• **WORK TO COMPLETE**:
Return every line below in which "materials" appears.

• **RECORDED INFORMATION**:
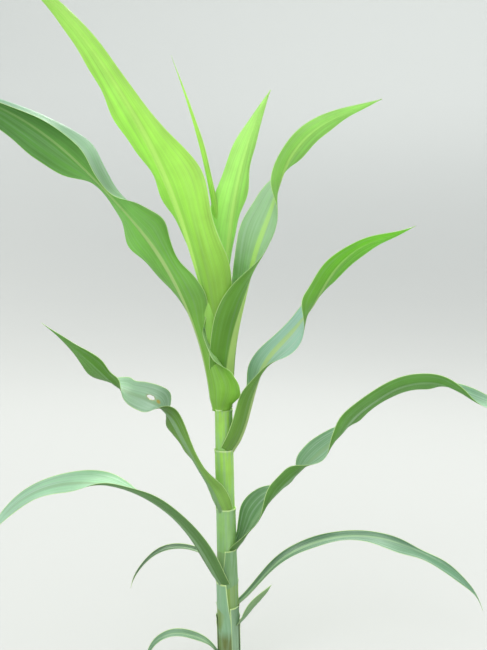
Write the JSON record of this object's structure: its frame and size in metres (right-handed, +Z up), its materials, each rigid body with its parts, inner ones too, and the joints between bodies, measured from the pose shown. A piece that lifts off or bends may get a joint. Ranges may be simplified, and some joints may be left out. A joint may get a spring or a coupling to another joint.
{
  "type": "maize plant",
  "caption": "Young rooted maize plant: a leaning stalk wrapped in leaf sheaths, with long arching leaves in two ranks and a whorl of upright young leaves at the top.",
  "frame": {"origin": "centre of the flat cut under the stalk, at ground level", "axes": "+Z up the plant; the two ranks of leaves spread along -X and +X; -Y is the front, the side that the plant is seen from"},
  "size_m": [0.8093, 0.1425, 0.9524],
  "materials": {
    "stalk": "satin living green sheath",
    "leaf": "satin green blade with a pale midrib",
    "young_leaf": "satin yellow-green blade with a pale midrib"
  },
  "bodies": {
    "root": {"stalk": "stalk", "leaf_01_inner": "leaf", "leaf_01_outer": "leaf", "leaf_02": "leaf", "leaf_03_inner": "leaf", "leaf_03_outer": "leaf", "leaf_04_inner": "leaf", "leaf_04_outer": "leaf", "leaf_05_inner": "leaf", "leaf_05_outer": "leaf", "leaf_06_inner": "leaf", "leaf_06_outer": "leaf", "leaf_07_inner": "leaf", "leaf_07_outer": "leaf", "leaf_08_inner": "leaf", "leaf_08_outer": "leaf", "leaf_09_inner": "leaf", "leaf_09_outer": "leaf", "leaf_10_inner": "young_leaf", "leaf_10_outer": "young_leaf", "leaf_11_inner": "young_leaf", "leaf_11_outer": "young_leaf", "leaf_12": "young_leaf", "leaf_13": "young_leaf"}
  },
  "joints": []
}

• **THE COMPLETED TASK**:
Write the JSON record of this object's structure: its frame and size in metres (right-handed, +Z up), its materials, each rigid body with its parts, inner ones too, and the joints between bodies, measured from the pose shown. A piece that lifts off or bends may get a joint. Ranges may be simplified, and some joints may be left out. A joint may get a spring or a coupling to another joint.
  "materials": {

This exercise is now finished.